■ **Written task**: Below is a set of records; restate each one word for word.
** start of Entries **
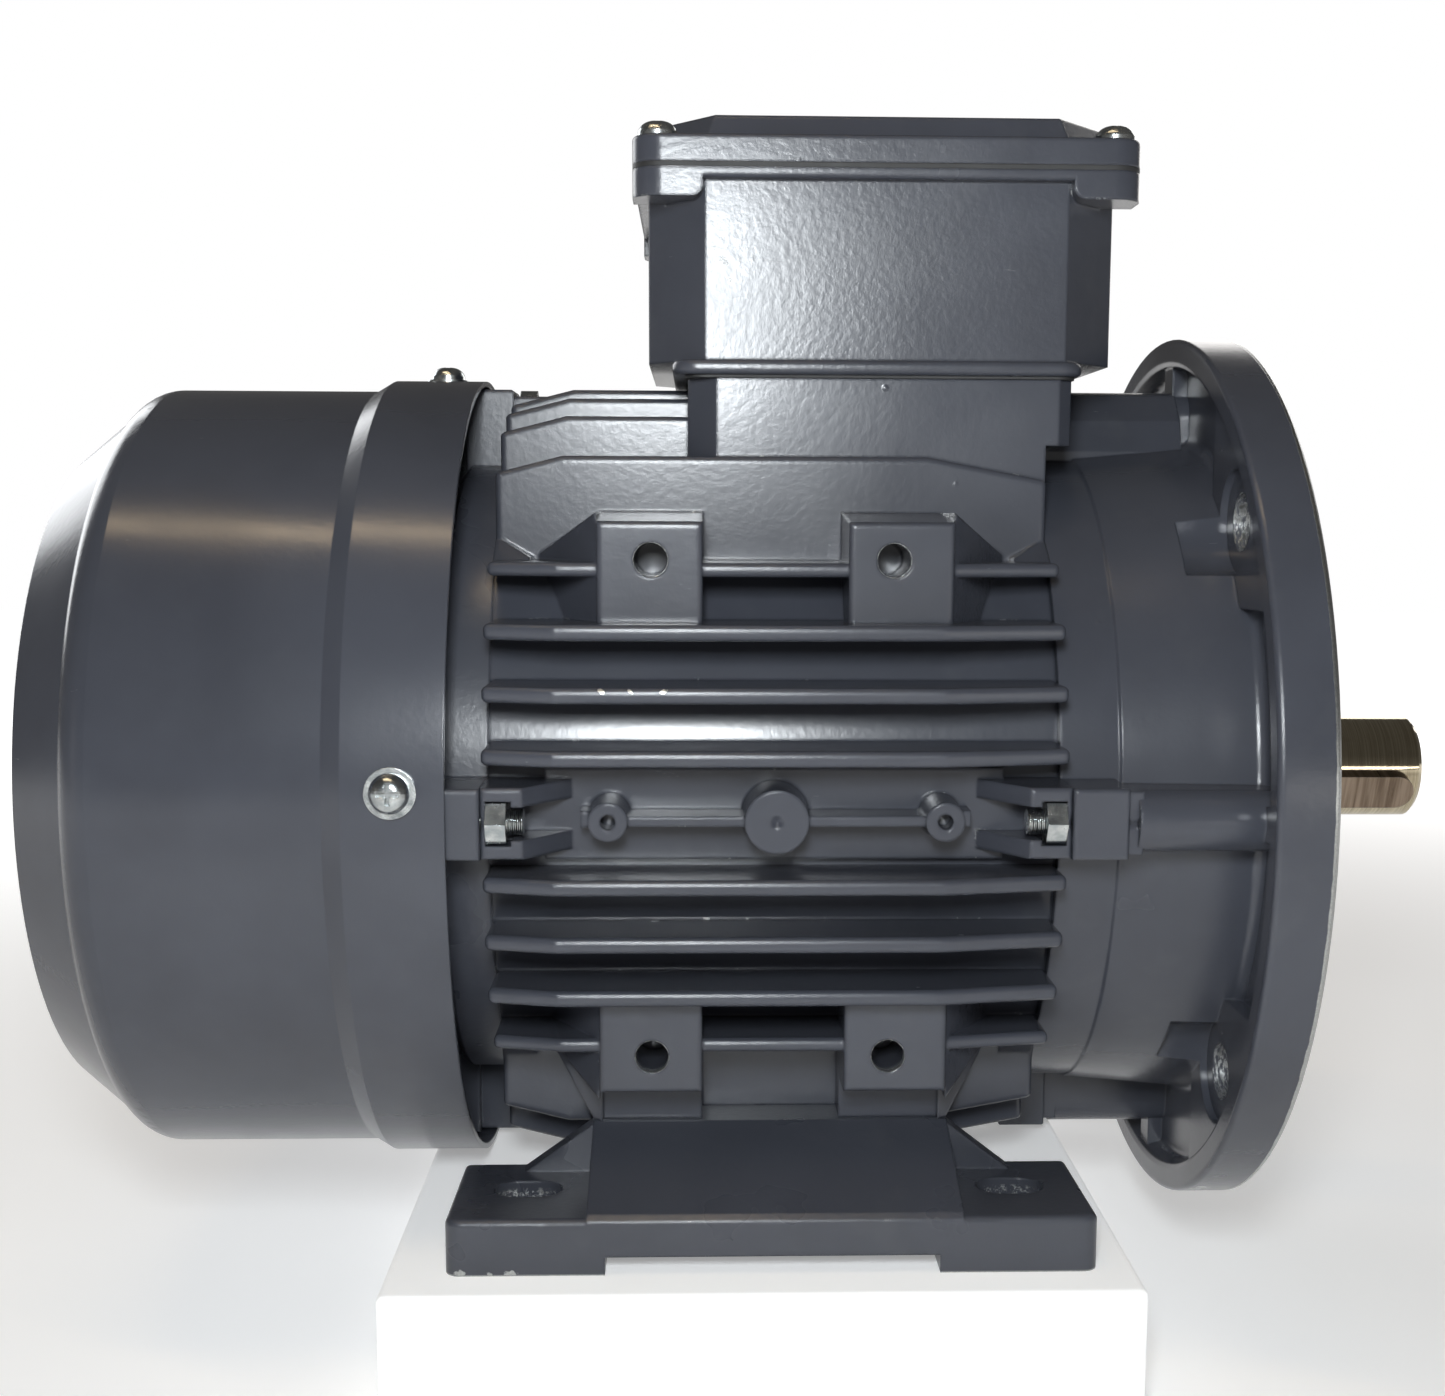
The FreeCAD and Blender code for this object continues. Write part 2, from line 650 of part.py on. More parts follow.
def make_fan_clip():
    """An external retaining ring behind the fan, with its gap and two eyes."""
    ring = turned((-220.6, FAN_SEAT_R - 0.5), (-220.6, 12.6), (-221.8, 12.6), (-221.8, FAN_SEAT_R - 0.5))
    gap = block(-225, -220, -2, 2, 0, 20)
    ears = [rod(2.2, V(-221.8, s * 3.6, 12.8), SHAFT_AXIS, 1.2) for s in (-1, 1)]
    eyes = [rod(0.9, V(-223, s * 3.6, 12.8), SHAFT_AXIS, 4) for s in (-1, 1)]
    return cut(fuse([ring.cut(gap)] + ears), eyes + [drum(FAN_SEAT_R - 0.5, -223, -220)])


# ---------------------------------------------------------------- rotor


def key_frame(shape):
    """A near-side shape turned to the key's place."""
    return spun(shape, KEY_TURN)


def key_body(radial_in, radial_out, half):
    """The key's rounded outline between two distances from the shaft axis."""
    x0, x1 = KEY_X
    depth = radial_out - radial_in
    ends = [rod(half, V(x, -radial_out, 0), V(0, 1, 0), depth) for x in (x0 + half, x1 - half)]
    return fuse(ends + [block(x0 + half, x1 - half, -radial_out, -radial_in, -half, half)])


def make_key():
    seat = SHAFT_R - KEY_SEAT_DEPTH
    return key_frame(key_body(seat, seat + KEY_HEIGHT, KEY_WIDTH / 2))


def make_shaft():
    seat = BEARING_SEAT_R
    shaft = turned(
        (SHAFT_END_X, 0), (SHAFT_END_X, SHAFT_R - 1), (SHAFT_END_X - 1, SHAFT_R), (0, SHAFT_R),
        (-0.5, seat),
        (DRIVE_BEARING_X, seat), (DRIVE_BEARING_X, 15.5), (CORE_X[1] + 10, 15.5), (CORE_X[1] + 10,
        CORE_SEAT_R),
        (CORE_X[0] - 5, CORE_SEAT_R), (CORE_X[0] - 5, 15.5), (REAR_BEARING_X + BEARING_WIDTH, 15.5),
        (REAR_BEARING_X + BEARING_WIDTH, seat), (-186, seat), (-186, 11.5), (-197, 11.5), (-197,
        FAN_SEAT_R),
        (-220.6, FAN_SEAT_R), (-220.6, FAN_SEAT_R - 0.5), (-221.8, FAN_SEAT_R - 0.5), (-221.8,
        FAN_SEAT_R),
        (SHAFT_REAR_X + 1, FAN_SEAT_R), (SHAFT_REAR_X, FAN_SEAT_R - 1), (SHAFT_REAR_X, 0),
    )
    centre = rod(CENTRE_HOLE_R, V(SHAFT_END_X + 1, 0, 0), V(-1, 0, 0), CENTRE_HOLE_DEPTH + 1)
    countersink = Part.makeCone(4.4, CENTRE_HOLE_R, 1.6, V(SHAFT_END_X, 0, 0), V(-1, 0, 0))
    seat_r = SHAFT_R - KEY_SEAT_DEPTH
    return cut(shaft, [centre, countersink, key_frame(key_body(seat_r, SHAFT_R + 5, KEY_WIDTH / 2))])


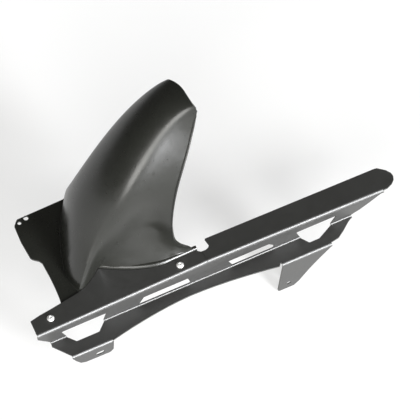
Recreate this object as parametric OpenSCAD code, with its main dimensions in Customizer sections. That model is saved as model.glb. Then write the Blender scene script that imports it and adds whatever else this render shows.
** end of Entries **
■ **Final answer**:
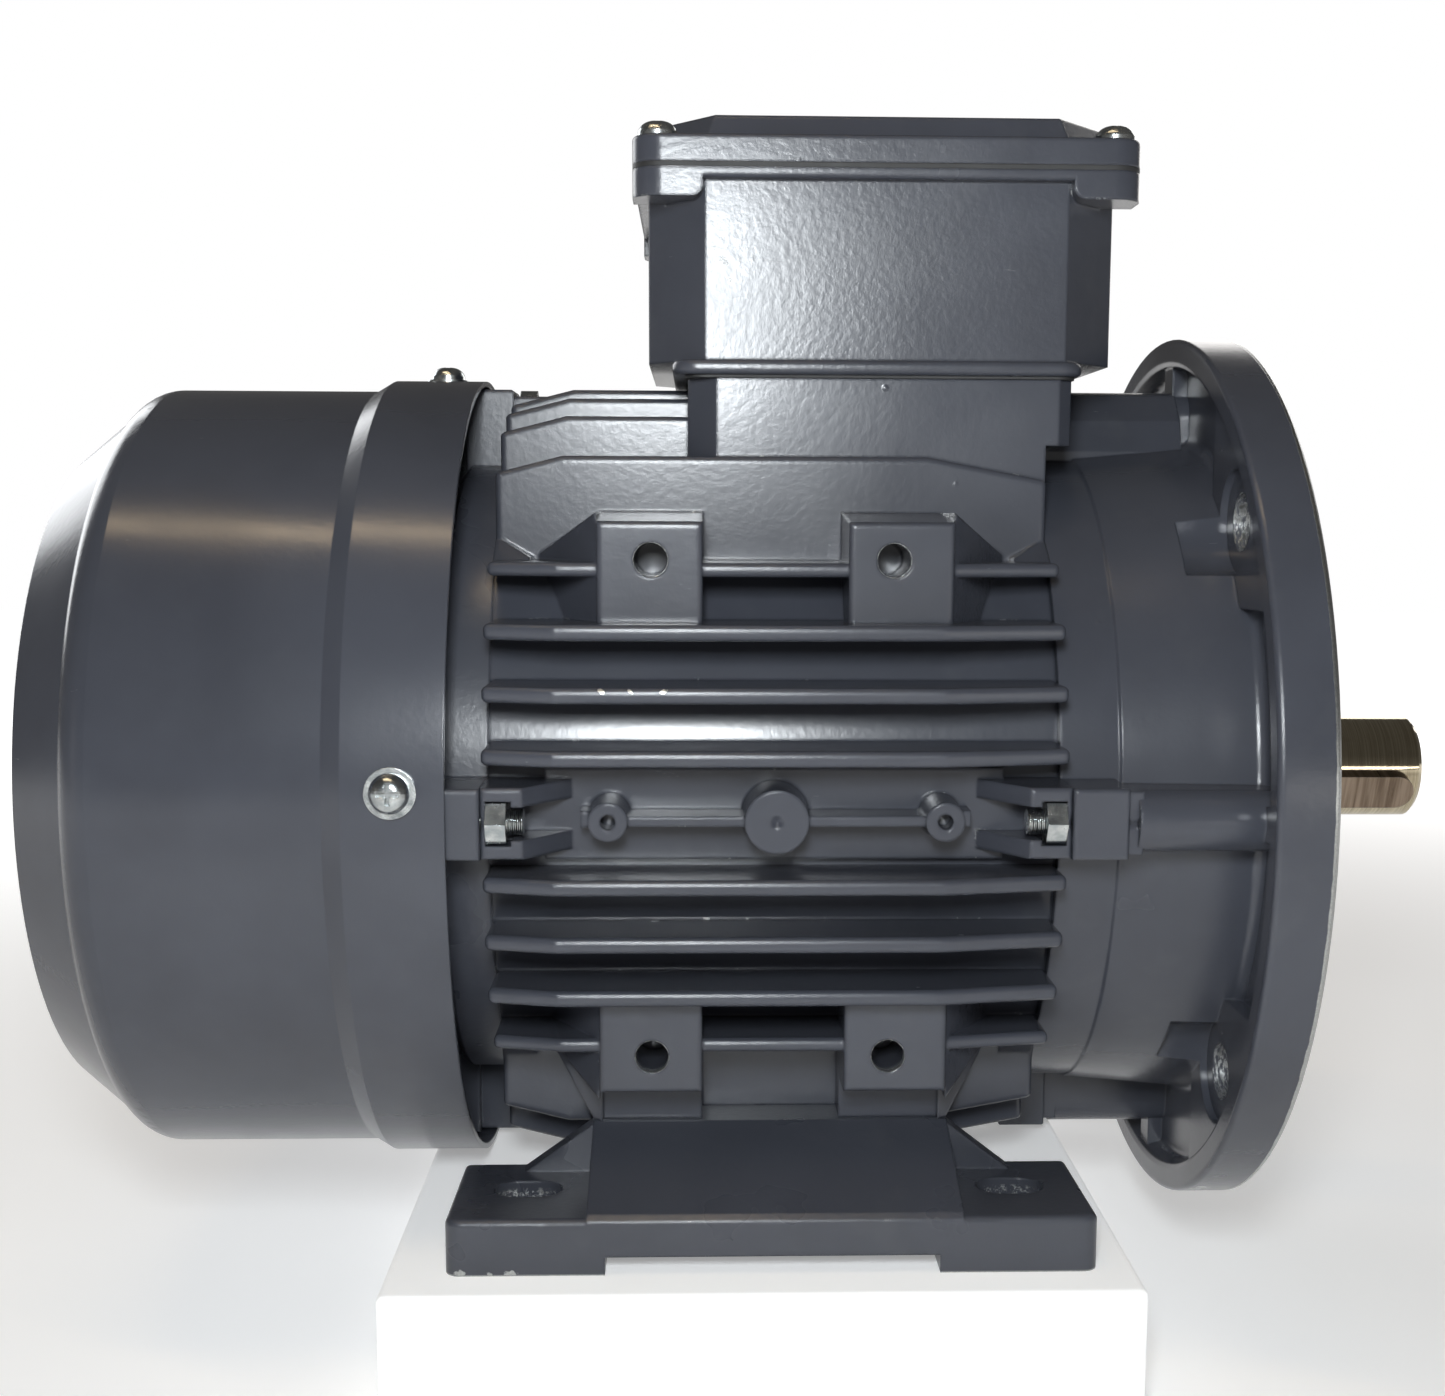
The FreeCAD and Blender code for this object continues. Write part 2, from line 650 of part.py on. More parts follow.
def make_fan_clip():
    """An external retaining ring behind the fan, with its gap and two eyes."""
    ring = turned((-220.6, FAN_SEAT_R - 0.5), (-220.6, 12.6), (-221.8, 12.6), (-221.8, FAN_SEAT_R - 0.5))
    gap = block(-225, -220, -2, 2, 0, 20)
    ears = [rod(2.2, V(-221.8, s * 3.6, 12.8), SHAFT_AXIS, 1.2) for s in (-1, 1)]
    eyes = [rod(0.9, V(-223, s * 3.6, 12.8), SHAFT_AXIS, 4) for s in (-1, 1)]
    return cut(fuse([ring.cut(gap)] + ears), eyes + [drum(FAN_SEAT_R - 0.5, -223, -220)])


# ---------------------------------------------------------------- rotor


def key_frame(shape):
    """A near-side shape turned to the key's place."""
    return spun(shape, KEY_TURN)


def key_body(radial_in, radial_out, half):
    """The key's rounded outline between two distances from the shaft axis."""
    x0, x1 = KEY_X
    depth = radial_out - radial_in
    ends = [rod(half, V(x, -radial_out, 0), V(0, 1, 0), depth) for x in (x0 + half, x1 - half)]
    return fuse(ends + [block(x0 + half, x1 - half, -radial_out, -radial_in, -half, half)])


def make_key():
    seat = SHAFT_R - KEY_SEAT_DEPTH
    return key_frame(key_body(seat, seat + KEY_HEIGHT, KEY_WIDTH / 2))


def make_shaft():
    seat = BEARING_SEAT_R
    shaft = turned(
        (SHAFT_END_X, 0), (SHAFT_END_X, SHAFT_R - 1), (SHAFT_END_X - 1, SHAFT_R), (0, SHAFT_R),
        (-0.5, seat),
        (DRIVE_BEARING_X, seat), (DRIVE_BEARING_X, 15.5), (CORE_X[1] + 10, 15.5), (CORE_X[1] + 10,
        CORE_SEAT_R),
        (CORE_X[0] - 5, CORE_SEAT_R), (CORE_X[0] - 5, 15.5), (REAR_BEARING_X + BEARING_WIDTH, 15.5),
        (REAR_BEARING_X + BEARING_WIDTH, seat), (-186, seat), (-186, 11.5), (-197, 11.5), (-197,
        FAN_SEAT_R),
        (-220.6, FAN_SEAT_R), (-220.6, FAN_SEAT_R - 0.5), (-221.8, FAN_SEAT_R - 0.5), (-221.8,
        FAN_SEAT_R),
        (SHAFT_REAR_X + 1, FAN_SEAT_R), (SHAFT_REAR_X, FAN_SEAT_R - 1), (SHAFT_REAR_X, 0),
    )
    centre = rod(CENTRE_HOLE_R, V(SHAFT_END_X + 1, 0, 0), V(-1, 0, 0), CENTRE_HOLE_DEPTH + 1)
    countersink = Part.makeCone(4.4, CENTRE_HOLE_R, 1.6, V(SHAFT_END_X, 0, 0), V(-1, 0, 0))
    seat_r = SHAFT_R - KEY_SEAT_DEPTH
    return cut(shaft, [centre, countersink, key_frame(key_body(seat_r, SHAFT_R + 5, KEY_WIDTH / 2))])


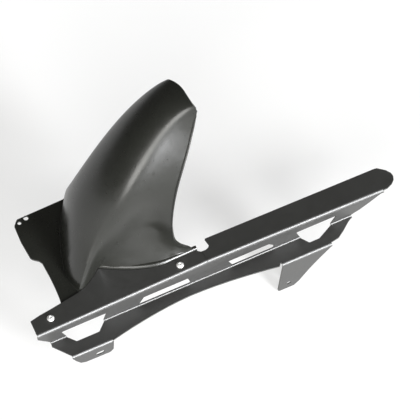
Recreate this object as parametric OpenSCAD code, with its main dimensions in Customizer sections. That model is saved as model.glb. Then write the Blender scene script that imports it and adds whatever else this render shows.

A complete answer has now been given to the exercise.